4) The ROTH ANGLe command

The CONS HELIx ROTH ANGLe command will setup a helix rotation angle

restraint of selected helix. The helix rotation (rho) is defined as the angle

between the perpendicular vector (rs) from the helical axis to the selected Ca

atom (keyword: REFA) and the projection vector (zp) of the Z-axis (default) onto

the plane made by the second and third principal axes (see Figure 1, Biophys. J.,

99:175-183 (2010)). The default Z-axis can be changed by extra keywords:

(RotX (X-axis), RotY (Y-axis), and RotZ (Z-axis)).
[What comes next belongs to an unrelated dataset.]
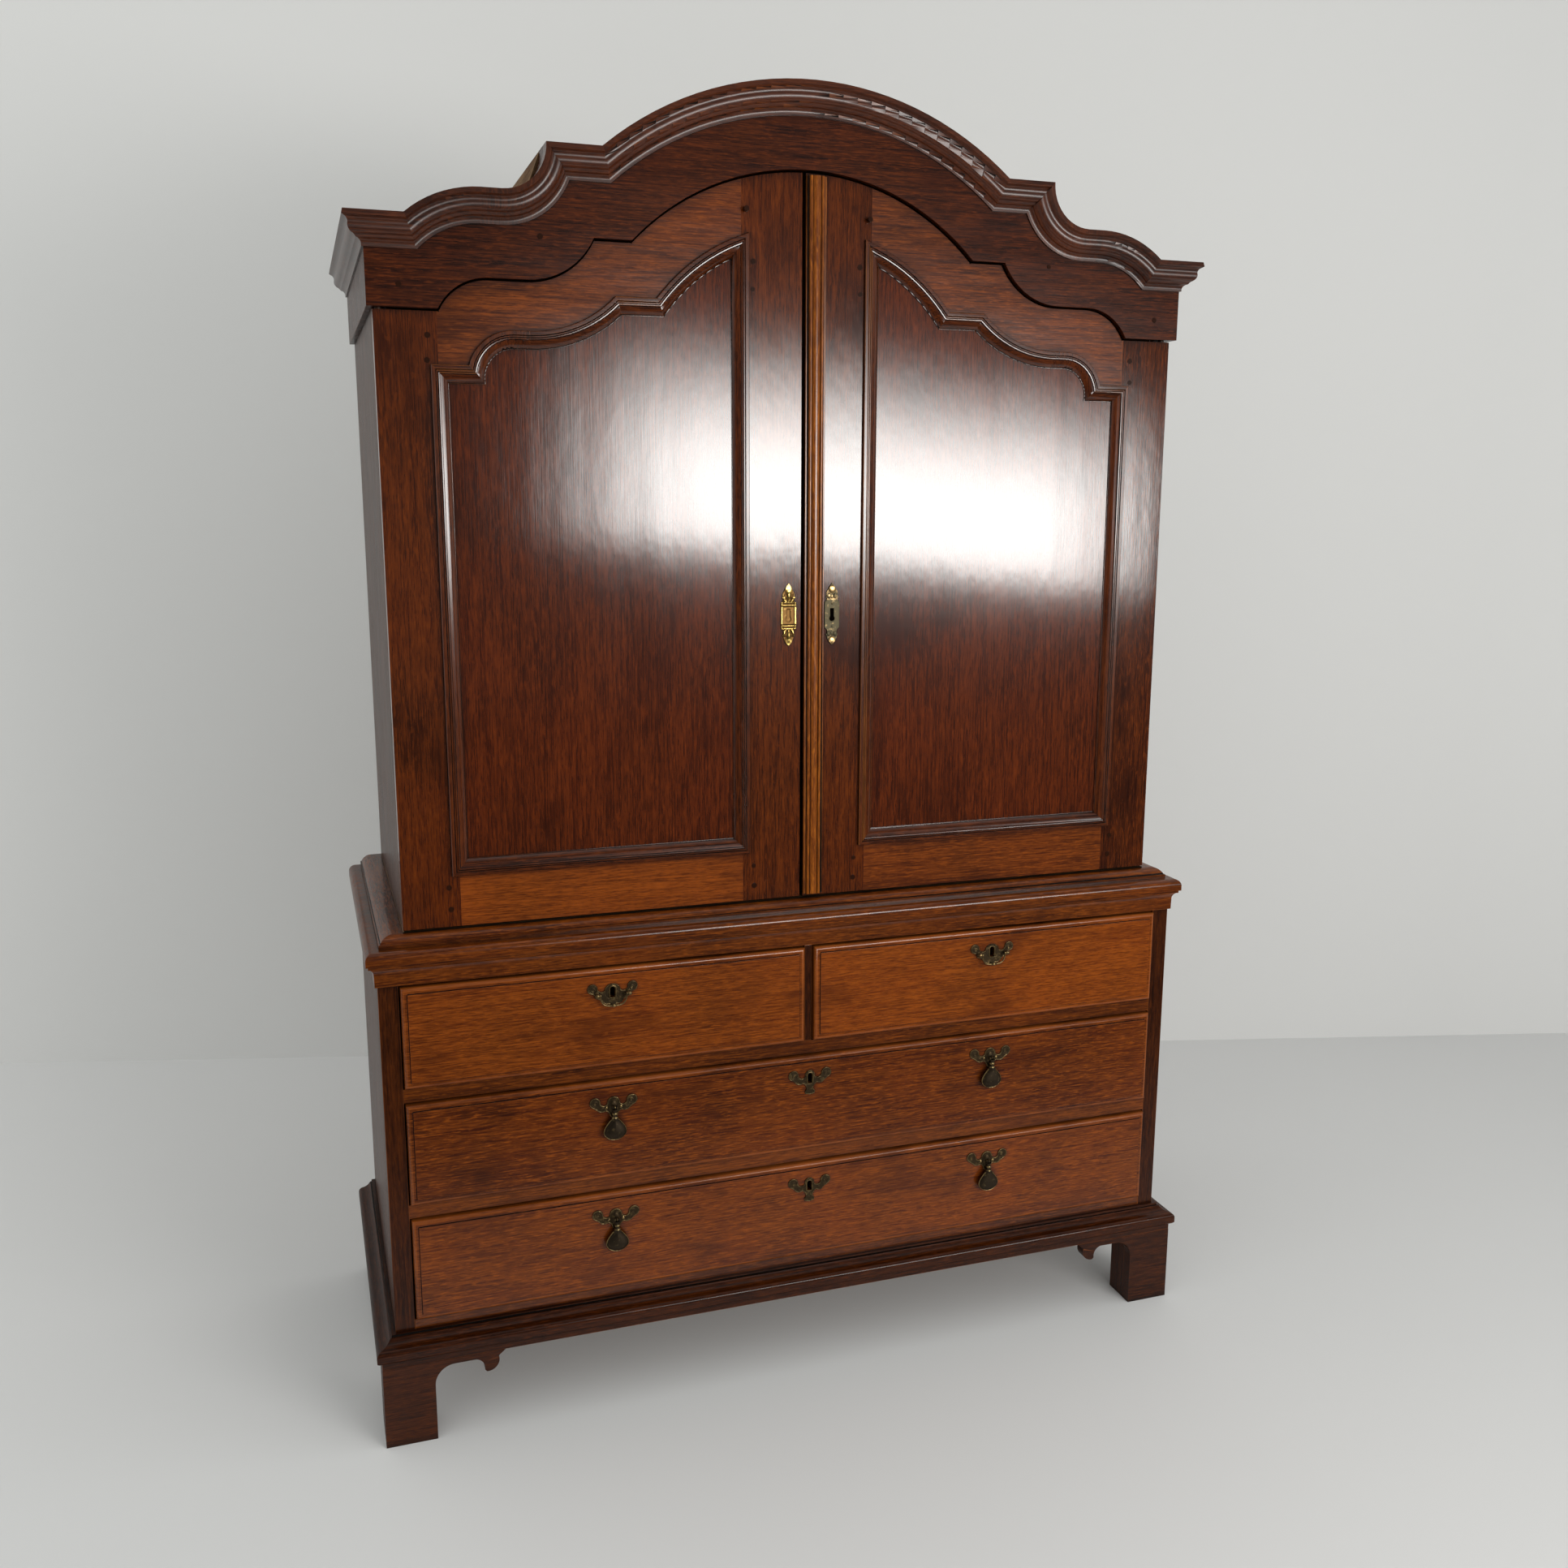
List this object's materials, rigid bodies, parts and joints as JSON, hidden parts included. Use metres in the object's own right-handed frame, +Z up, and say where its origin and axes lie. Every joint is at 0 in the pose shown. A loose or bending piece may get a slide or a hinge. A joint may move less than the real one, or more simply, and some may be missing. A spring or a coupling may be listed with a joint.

5) Energy related properties:

'ECHD' - Helix-helix distance restraint energy

'ECHA' - Helix-helix cross/hinge angle restraint energy

'ECHT' - Helix tilt restraint energy

'ECHR' - Helix rotation restraint energy

6) COOR HELIx substitution parameters

Since CONS HELIx incoperate with COOR HELIx command, the following

substitution parameters are specified:

'MIND' - Helix-helix distance

'OMEG' - Helix-helix cross angle

'HANG' - Helix-helix hinge angle

'TANG' - Helix tilt angle

'ROTA' - Helix rotation angle

7) Examples of usage

7-1) To setup a restraint with a force constant of 200.0 kcal/(mol Ang^2) for

a helix-helix distance of 10 angstroms between two helices and to print the

distance to a file linked to a fortran unit 11 every 100 step during simulation:

define helixa sele segid PROA .and. type CA end

define helixb sele segid PROB .and. type CA end

open write card unit 11 name dist.dat

cons helix dist 10.0 force 100.0 select helixa end select helixb end -

udist 11 step 100

7-2) To setup a restraint with a force constant of 70.0 kcal/(mol rad^2) for

a helix-helix crossing angle of 45 degree between two helices and to print the

angle to a file linked to a fortran unit 11 every 100 step during simulation:

define helixa sele segid PROA .and. type CA end

define helixb sele segid PROB .and. type CA end

open write card unit 11 name dist.dat

cons helix cross 45.0 force 35.0 select helixa end select helixb end -

uang 11 step 100

7-3) To setup a restraint with a force constant of 6000.0 kcal/(mol rad^2) for

a helix tilt angle of 45 degree respect to Z-axis (defalut) and to print the

angle to a file linked to a fortran unit 11 every 100 step during simulation:

define helixa sele segid PROA .and. type CA end

open write card unit 11 name angle.dat

cons helix angle 45.0 force 3000.0 select helixa end -

uang 11 step 100

7-4) To setup a restraint with a force constant of 200.0 kcal/(mol rad^2) for

a helix rotation angle of 30 degree using Ca atom in 10th residue as an internal

reference (Biophys. J., 99:175-183 (2010)) and to print the angle to a file

plinked to a fortran unit 11 every 100 step during simulation:

define helixa sele segid PROA .and. type CA end

open write card unit 11 name rotation.dat

cons helix roth angle 30.0 force 100.0 refa 10 select helixa end -

uang 11 step 100

NOTE: The helix restraint does not have one-half in the harmonic form, so

the force constants must be a half of real value if a one-half harmonic form

is considered for any post-analysis.